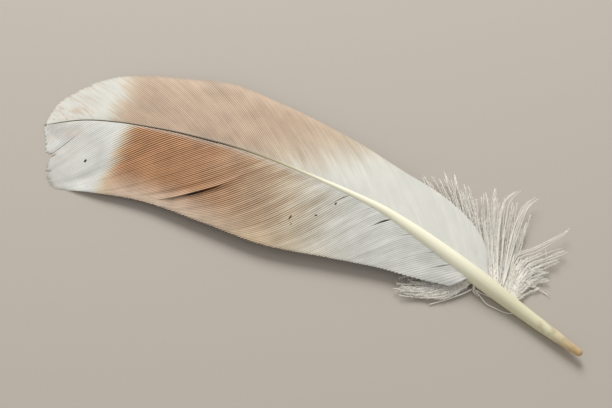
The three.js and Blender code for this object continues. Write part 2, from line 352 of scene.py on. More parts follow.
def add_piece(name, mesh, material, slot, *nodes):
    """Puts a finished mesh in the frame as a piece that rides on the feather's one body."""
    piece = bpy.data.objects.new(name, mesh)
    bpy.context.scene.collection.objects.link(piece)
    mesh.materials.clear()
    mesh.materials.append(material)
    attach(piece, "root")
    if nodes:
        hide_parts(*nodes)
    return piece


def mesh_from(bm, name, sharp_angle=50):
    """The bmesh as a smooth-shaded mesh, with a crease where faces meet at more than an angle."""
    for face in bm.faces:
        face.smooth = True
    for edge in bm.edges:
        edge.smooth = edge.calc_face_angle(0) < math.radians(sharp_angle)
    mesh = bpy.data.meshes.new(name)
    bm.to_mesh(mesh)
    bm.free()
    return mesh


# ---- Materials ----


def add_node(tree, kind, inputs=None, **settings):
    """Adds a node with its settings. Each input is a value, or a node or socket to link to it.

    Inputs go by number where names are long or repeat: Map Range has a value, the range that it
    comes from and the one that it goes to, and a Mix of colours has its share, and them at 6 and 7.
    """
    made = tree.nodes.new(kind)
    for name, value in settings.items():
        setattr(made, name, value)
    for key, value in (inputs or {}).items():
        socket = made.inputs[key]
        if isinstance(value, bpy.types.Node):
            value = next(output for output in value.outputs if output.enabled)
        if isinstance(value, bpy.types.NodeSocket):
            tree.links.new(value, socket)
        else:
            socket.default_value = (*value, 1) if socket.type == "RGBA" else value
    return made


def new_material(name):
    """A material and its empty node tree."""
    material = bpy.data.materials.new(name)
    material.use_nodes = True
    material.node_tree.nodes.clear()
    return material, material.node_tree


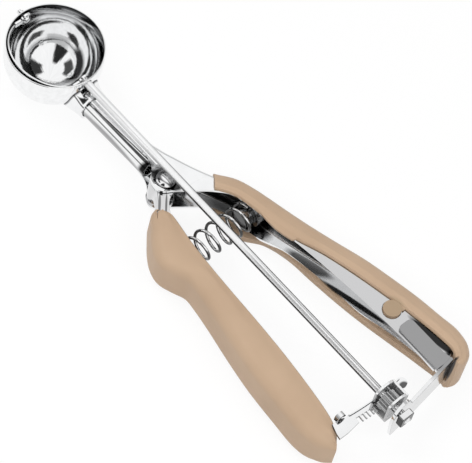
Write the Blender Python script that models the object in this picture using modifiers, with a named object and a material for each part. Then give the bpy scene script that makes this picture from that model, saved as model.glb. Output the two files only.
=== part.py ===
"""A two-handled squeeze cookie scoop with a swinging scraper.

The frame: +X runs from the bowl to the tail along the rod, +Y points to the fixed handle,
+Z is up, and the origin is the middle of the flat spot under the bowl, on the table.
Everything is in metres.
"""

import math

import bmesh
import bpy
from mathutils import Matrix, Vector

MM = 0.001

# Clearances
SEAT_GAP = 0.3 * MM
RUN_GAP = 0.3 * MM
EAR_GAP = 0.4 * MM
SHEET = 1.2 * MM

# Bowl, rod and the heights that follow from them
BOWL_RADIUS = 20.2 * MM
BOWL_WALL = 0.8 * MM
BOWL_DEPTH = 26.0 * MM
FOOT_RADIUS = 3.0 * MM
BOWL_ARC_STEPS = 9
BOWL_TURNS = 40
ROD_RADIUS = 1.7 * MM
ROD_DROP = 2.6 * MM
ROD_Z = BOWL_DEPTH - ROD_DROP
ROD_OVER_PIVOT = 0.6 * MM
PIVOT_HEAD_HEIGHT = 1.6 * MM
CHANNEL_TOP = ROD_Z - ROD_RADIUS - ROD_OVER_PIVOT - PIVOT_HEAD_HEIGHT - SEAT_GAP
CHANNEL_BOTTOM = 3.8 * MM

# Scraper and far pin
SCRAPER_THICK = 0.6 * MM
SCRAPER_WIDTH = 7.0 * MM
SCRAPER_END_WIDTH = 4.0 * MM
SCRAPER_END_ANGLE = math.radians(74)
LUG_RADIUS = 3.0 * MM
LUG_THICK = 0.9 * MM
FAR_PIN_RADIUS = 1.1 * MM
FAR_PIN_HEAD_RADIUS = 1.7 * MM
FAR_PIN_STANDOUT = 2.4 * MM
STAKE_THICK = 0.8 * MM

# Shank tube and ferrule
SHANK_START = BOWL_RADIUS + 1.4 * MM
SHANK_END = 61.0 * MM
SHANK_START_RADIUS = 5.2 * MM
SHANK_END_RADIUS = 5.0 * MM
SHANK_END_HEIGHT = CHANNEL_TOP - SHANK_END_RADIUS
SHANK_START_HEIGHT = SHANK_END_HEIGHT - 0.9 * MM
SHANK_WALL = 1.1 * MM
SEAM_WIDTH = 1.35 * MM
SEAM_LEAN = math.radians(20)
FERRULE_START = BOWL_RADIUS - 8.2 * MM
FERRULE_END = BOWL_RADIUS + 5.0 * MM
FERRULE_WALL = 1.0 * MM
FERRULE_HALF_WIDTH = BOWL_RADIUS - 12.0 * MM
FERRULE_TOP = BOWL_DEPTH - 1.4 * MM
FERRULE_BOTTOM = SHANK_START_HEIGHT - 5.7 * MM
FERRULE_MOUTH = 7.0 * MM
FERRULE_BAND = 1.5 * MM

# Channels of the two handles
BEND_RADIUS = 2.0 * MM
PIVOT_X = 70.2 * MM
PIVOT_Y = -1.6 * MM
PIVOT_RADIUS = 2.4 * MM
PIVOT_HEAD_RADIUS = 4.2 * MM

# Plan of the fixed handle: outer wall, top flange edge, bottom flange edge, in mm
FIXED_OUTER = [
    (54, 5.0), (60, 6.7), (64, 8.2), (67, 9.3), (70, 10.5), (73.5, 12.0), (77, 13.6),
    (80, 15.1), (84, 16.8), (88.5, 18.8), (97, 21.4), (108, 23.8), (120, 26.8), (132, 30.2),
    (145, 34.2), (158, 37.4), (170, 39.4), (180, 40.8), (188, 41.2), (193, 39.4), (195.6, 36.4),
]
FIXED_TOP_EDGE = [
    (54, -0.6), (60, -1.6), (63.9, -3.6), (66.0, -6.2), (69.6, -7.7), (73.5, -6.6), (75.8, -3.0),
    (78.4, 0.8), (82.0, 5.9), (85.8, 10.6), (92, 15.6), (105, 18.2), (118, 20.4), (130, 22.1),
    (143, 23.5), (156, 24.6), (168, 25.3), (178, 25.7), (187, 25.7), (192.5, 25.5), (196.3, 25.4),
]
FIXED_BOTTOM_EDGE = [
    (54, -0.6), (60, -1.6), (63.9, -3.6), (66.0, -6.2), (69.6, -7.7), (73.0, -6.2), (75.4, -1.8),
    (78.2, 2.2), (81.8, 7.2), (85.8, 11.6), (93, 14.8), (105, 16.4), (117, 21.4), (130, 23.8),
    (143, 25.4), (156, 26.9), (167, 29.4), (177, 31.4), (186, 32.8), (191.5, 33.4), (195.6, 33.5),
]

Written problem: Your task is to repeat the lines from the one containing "Write the Blender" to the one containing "STAKE_THICK = 0.8 * MM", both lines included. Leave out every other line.

Full response:
Write the Blender Python script that models the object in this picture using modifiers, with a named object and a material for each part. Then give the bpy scene script that makes this picture from that model, saved as model.glb. Output the two files only.
=== part.py ===
"""A two-handled squeeze cookie scoop with a swinging scraper.

The frame: +X runs from the bowl to the tail along the rod, +Y points to the fixed handle,
+Z is up, and the origin is the middle of the flat spot under the bowl, on the table.
Everything is in metres.
"""

import math

import bmesh
import bpy
from mathutils import Matrix, Vector

MM = 0.001

# Clearances
SEAT_GAP = 0.3 * MM
RUN_GAP = 0.3 * MM
EAR_GAP = 0.4 * MM
SHEET = 1.2 * MM

# Bowl, rod and the heights that follow from them
BOWL_RADIUS = 20.2 * MM
BOWL_WALL = 0.8 * MM
BOWL_DEPTH = 26.0 * MM
FOOT_RADIUS = 3.0 * MM
BOWL_ARC_STEPS = 9
BOWL_TURNS = 40
ROD_RADIUS = 1.7 * MM
ROD_DROP = 2.6 * MM
ROD_Z = BOWL_DEPTH - ROD_DROP
ROD_OVER_PIVOT = 0.6 * MM
PIVOT_HEAD_HEIGHT = 1.6 * MM
CHANNEL_TOP = ROD_Z - ROD_RADIUS - ROD_OVER_PIVOT - PIVOT_HEAD_HEIGHT - SEAT_GAP
CHANNEL_BOTTOM = 3.8 * MM

# Scraper and far pin
SCRAPER_THICK = 0.6 * MM
SCRAPER_WIDTH = 7.0 * MM
SCRAPER_END_WIDTH = 4.0 * MM
SCRAPER_END_ANGLE = math.radians(74)
LUG_RADIUS = 3.0 * MM
LUG_THICK = 0.9 * MM
FAR_PIN_RADIUS = 1.1 * MM
FAR_PIN_HEAD_RADIUS = 1.7 * MM
FAR_PIN_STANDOUT = 2.4 * MM
STAKE_THICK = 0.8 * MM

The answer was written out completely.